Write each line out again exactly as written.

- - -

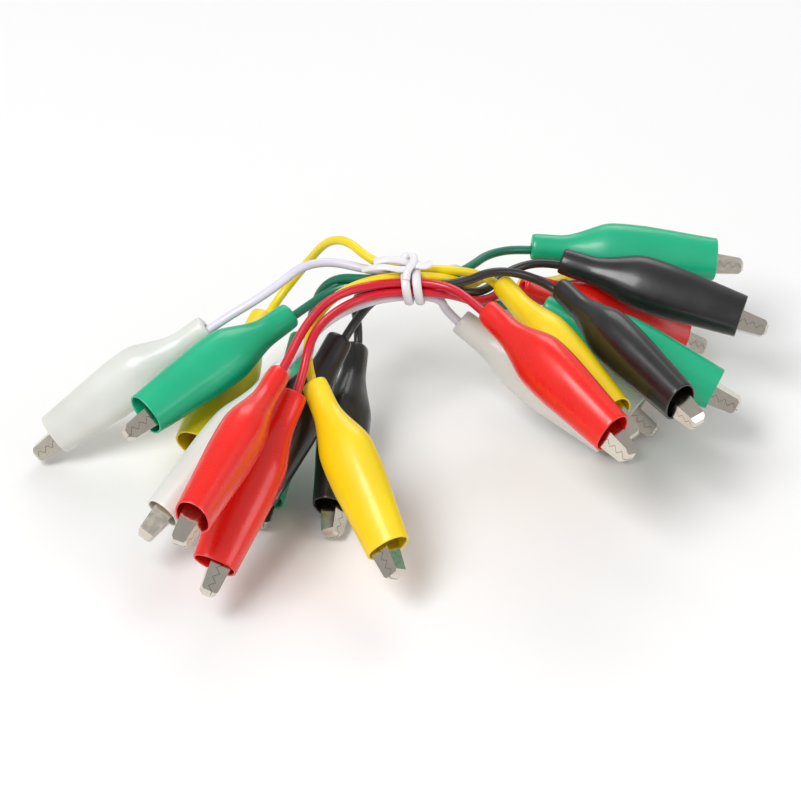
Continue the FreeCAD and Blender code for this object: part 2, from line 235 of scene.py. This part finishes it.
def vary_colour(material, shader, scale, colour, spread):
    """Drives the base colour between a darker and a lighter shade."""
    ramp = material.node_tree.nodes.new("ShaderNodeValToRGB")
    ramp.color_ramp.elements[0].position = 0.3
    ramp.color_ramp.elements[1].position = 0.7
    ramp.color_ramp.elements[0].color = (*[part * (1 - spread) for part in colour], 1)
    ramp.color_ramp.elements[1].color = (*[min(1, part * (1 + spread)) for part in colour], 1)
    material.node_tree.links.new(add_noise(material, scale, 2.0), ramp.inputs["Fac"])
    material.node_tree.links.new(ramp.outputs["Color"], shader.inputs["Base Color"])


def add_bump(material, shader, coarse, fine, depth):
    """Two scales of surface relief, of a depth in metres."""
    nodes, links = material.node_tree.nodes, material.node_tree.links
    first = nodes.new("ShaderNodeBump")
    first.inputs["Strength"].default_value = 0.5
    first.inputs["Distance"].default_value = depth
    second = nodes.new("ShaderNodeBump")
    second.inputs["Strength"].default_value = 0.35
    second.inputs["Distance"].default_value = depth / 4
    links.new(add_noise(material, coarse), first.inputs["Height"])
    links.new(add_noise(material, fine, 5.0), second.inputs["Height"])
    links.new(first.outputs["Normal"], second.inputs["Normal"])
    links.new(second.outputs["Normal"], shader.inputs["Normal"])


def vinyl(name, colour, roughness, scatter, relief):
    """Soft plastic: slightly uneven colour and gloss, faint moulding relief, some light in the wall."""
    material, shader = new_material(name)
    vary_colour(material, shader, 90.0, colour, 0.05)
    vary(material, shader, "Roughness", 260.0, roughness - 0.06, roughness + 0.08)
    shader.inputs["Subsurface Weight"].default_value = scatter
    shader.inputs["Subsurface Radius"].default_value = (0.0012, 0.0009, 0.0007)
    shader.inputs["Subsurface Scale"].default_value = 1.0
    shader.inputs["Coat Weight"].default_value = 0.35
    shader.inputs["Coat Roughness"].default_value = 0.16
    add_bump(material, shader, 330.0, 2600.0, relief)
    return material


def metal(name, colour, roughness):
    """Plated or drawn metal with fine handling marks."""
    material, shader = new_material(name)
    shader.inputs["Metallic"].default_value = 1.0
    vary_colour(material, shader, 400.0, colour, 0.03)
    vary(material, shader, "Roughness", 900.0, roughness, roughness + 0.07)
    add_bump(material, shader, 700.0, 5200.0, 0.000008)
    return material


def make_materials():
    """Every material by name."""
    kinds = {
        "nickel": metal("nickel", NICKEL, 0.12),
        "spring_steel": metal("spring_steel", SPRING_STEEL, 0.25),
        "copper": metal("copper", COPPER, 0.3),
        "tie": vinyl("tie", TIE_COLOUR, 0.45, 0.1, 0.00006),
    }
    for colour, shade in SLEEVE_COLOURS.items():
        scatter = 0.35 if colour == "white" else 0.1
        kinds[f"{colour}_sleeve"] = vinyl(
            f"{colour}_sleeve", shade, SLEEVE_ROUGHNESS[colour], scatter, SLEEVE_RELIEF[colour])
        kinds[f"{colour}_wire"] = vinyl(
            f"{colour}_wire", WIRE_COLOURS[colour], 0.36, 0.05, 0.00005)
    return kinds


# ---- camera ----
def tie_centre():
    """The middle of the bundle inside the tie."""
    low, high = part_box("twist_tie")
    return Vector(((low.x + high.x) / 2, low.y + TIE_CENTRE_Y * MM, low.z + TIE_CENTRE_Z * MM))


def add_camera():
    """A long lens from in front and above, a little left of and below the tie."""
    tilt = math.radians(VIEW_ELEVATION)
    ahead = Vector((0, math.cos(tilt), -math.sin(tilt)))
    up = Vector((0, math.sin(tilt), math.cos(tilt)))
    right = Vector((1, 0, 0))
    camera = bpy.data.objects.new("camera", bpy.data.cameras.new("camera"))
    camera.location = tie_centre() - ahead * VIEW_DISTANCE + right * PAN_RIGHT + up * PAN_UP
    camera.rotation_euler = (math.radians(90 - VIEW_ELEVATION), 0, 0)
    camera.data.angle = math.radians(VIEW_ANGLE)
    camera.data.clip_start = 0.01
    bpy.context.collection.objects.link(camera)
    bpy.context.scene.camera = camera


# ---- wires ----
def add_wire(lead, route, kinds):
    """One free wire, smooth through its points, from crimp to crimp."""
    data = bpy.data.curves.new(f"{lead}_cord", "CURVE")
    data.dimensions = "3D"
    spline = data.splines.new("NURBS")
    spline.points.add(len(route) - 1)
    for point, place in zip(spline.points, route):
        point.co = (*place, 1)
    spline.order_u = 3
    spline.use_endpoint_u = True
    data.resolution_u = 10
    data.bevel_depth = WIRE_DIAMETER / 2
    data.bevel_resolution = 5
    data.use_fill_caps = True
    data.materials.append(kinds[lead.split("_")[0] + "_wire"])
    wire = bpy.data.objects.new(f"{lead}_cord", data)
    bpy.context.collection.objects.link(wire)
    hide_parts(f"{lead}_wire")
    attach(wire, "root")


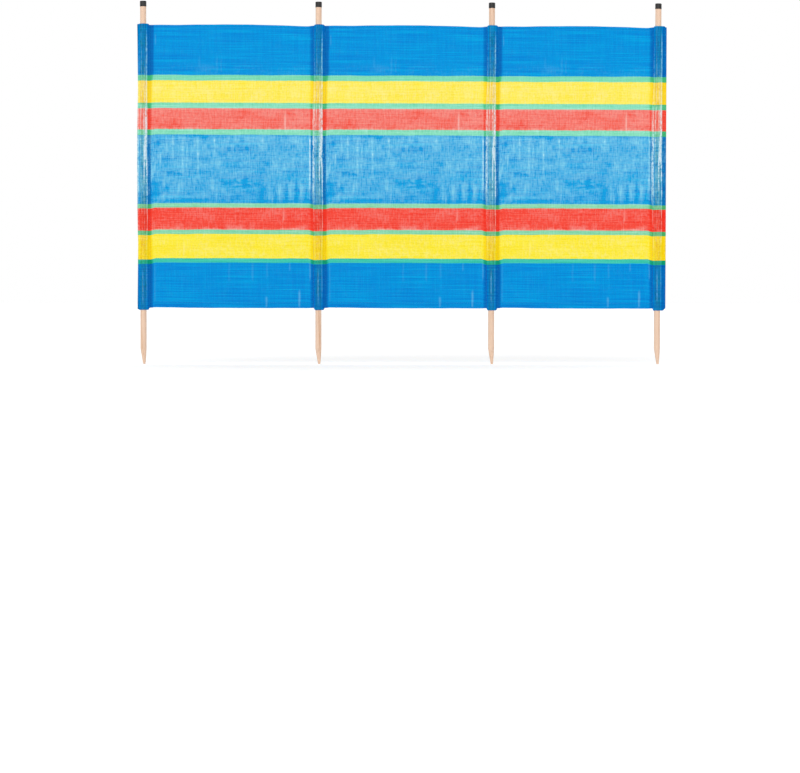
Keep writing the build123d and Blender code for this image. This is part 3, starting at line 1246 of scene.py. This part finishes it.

- - -

• Expected output
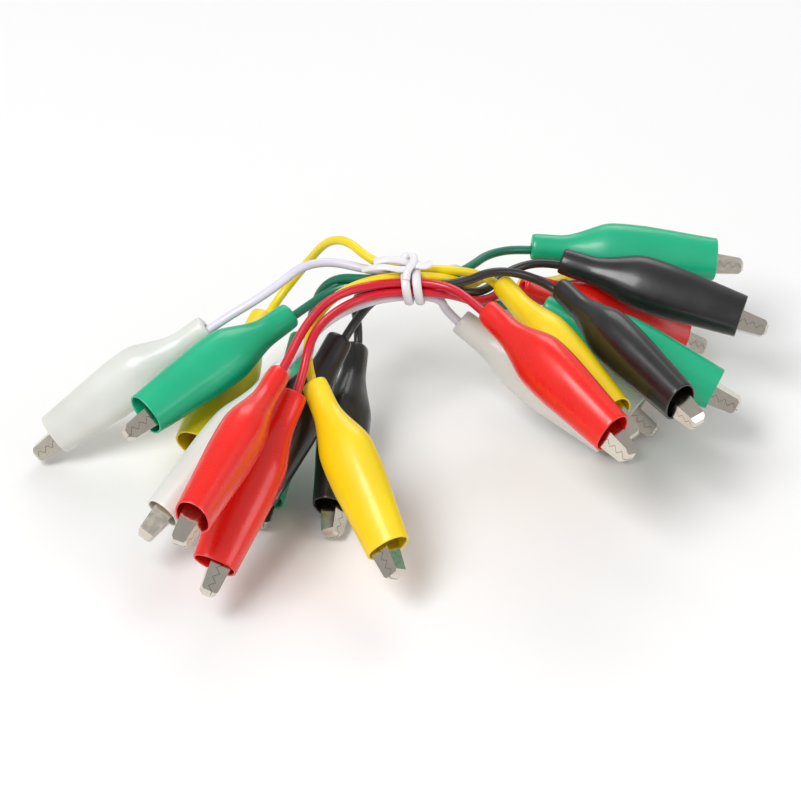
Continue the FreeCAD and Blender code for this object: part 2, from line 235 of scene.py. This part finishes it.
def vary_colour(material, shader, scale, colour, spread):
    """Drives the base colour between a darker and a lighter shade."""
    ramp = material.node_tree.nodes.new("ShaderNodeValToRGB")
    ramp.color_ramp.elements[0].position = 0.3
    ramp.color_ramp.elements[1].position = 0.7
    ramp.color_ramp.elements[0].color = (*[part * (1 - spread) for part in colour], 1)
    ramp.color_ramp.elements[1].color = (*[min(1, part * (1 + spread)) for part in colour], 1)
    material.node_tree.links.new(add_noise(material, scale, 2.0), ramp.inputs["Fac"])
    material.node_tree.links.new(ramp.outputs["Color"], shader.inputs["Base Color"])


def add_bump(material, shader, coarse, fine, depth):
    """Two scales of surface relief, of a depth in metres."""
    nodes, links = material.node_tree.nodes, material.node_tree.links
    first = nodes.new("ShaderNodeBump")
    first.inputs["Strength"].default_value = 0.5
    first.inputs["Distance"].default_value = depth
    second = nodes.new("ShaderNodeBump")
    second.inputs["Strength"].default_value = 0.35
    second.inputs["Distance"].default_value = depth / 4
    links.new(add_noise(material, coarse), first.inputs["Height"])
    links.new(add_noise(material, fine, 5.0), second.inputs["Height"])
    links.new(first.outputs["Normal"], second.inputs["Normal"])
    links.new(second.outputs["Normal"], shader.inputs["Normal"])


def vinyl(name, colour, roughness, scatter, relief):
    """Soft plastic: slightly uneven colour and gloss, faint moulding relief, some light in the wall."""
    material, shader = new_material(name)
    vary_colour(material, shader, 90.0, colour, 0.05)
    vary(material, shader, "Roughness", 260.0, roughness - 0.06, roughness + 0.08)
    shader.inputs["Subsurface Weight"].default_value = scatter
    shader.inputs["Subsurface Radius"].default_value = (0.0012, 0.0009, 0.0007)
    shader.inputs["Subsurface Scale"].default_value = 1.0
    shader.inputs["Coat Weight"].default_value = 0.35
    shader.inputs["Coat Roughness"].default_value = 0.16
    add_bump(material, shader, 330.0, 2600.0, relief)
    return material


def metal(name, colour, roughness):
    """Plated or drawn metal with fine handling marks."""
    material, shader = new_material(name)
    shader.inputs["Metallic"].default_value = 1.0
    vary_colour(material, shader, 400.0, colour, 0.03)
    vary(material, shader, "Roughness", 900.0, roughness, roughness + 0.07)
    add_bump(material, shader, 700.0, 5200.0, 0.000008)
    return material


def make_materials():
    """Every material by name."""
    kinds = {
        "nickel": metal("nickel", NICKEL, 0.12),
        "spring_steel": metal("spring_steel", SPRING_STEEL, 0.25),
        "copper": metal("copper", COPPER, 0.3),
        "tie": vinyl("tie", TIE_COLOUR, 0.45, 0.1, 0.00006),
    }
    for colour, shade in SLEEVE_COLOURS.items():
        scatter = 0.35 if colour == "white" else 0.1
        kinds[f"{colour}_sleeve"] = vinyl(
            f"{colour}_sleeve", shade, SLEEVE_ROUGHNESS[colour], scatter, SLEEVE_RELIEF[colour])
        kinds[f"{colour}_wire"] = vinyl(
            f"{colour}_wire", WIRE_COLOURS[colour], 0.36, 0.05, 0.00005)
    return kinds


# ---- camera ----
def tie_centre():
    """The middle of the bundle inside the tie."""
    low, high = part_box("twist_tie")
    return Vector(((low.x + high.x) / 2, low.y + TIE_CENTRE_Y * MM, low.z + TIE_CENTRE_Z * MM))


def add_camera():
    """A long lens from in front and above, a little left of and below the tie."""
    tilt = math.radians(VIEW_ELEVATION)
    ahead = Vector((0, math.cos(tilt), -math.sin(tilt)))
    up = Vector((0, math.sin(tilt), math.cos(tilt)))
    right = Vector((1, 0, 0))
    camera = bpy.data.objects.new("camera", bpy.data.cameras.new("camera"))
    camera.location = tie_centre() - ahead * VIEW_DISTANCE + right * PAN_RIGHT + up * PAN_UP
    camera.rotation_euler = (math.radians(90 - VIEW_ELEVATION), 0, 0)
    camera.data.angle = math.radians(VIEW_ANGLE)
    camera.data.clip_start = 0.01
    bpy.context.collection.objects.link(camera)
    bpy.context.scene.camera = camera


# ---- wires ----
def add_wire(lead, route, kinds):
    """One free wire, smooth through its points, from crimp to crimp."""
    data = bpy.data.curves.new(f"{lead}_cord", "CURVE")
    data.dimensions = "3D"
    spline = data.splines.new("NURBS")
    spline.points.add(len(route) - 1)
    for point, place in zip(spline.points, route):
        point.co = (*place, 1)
    spline.order_u = 3
    spline.use_endpoint_u = True
    data.resolution_u = 10
    data.bevel_depth = WIRE_DIAMETER / 2
    data.bevel_resolution = 5
    data.use_fill_caps = True
    data.materials.append(kinds[lead.split("_")[0] + "_wire"])
    wire = bpy.data.objects.new(f"{lead}_cord", data)
    bpy.context.collection.objects.link(wire)
    hide_parts(f"{lead}_wire")
    attach(wire, "root")


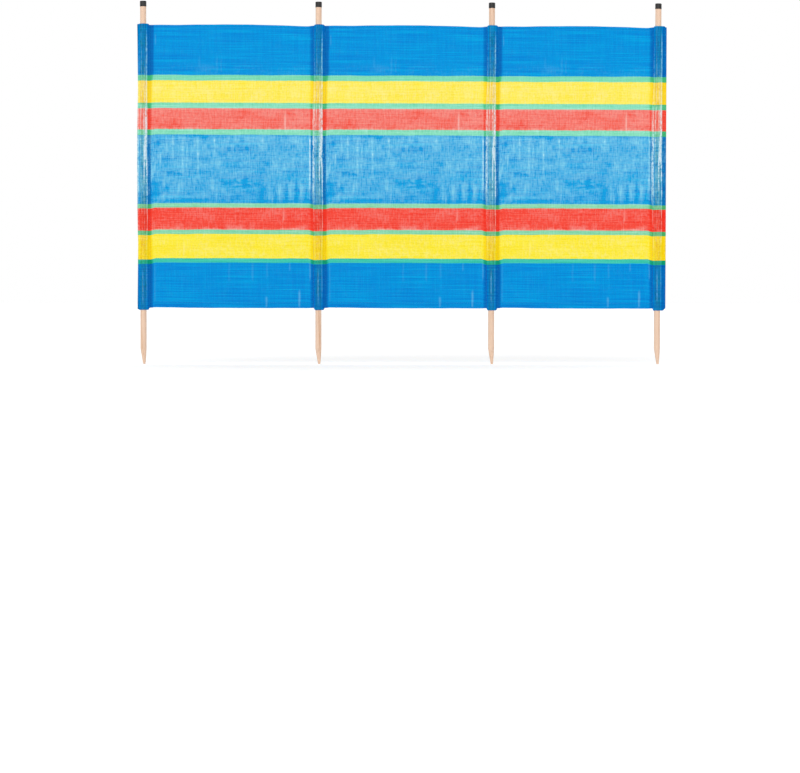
Keep writing the build123d and Blender code for this image. This is part 3, starting at line 1246 of scene.py. This part finishes it.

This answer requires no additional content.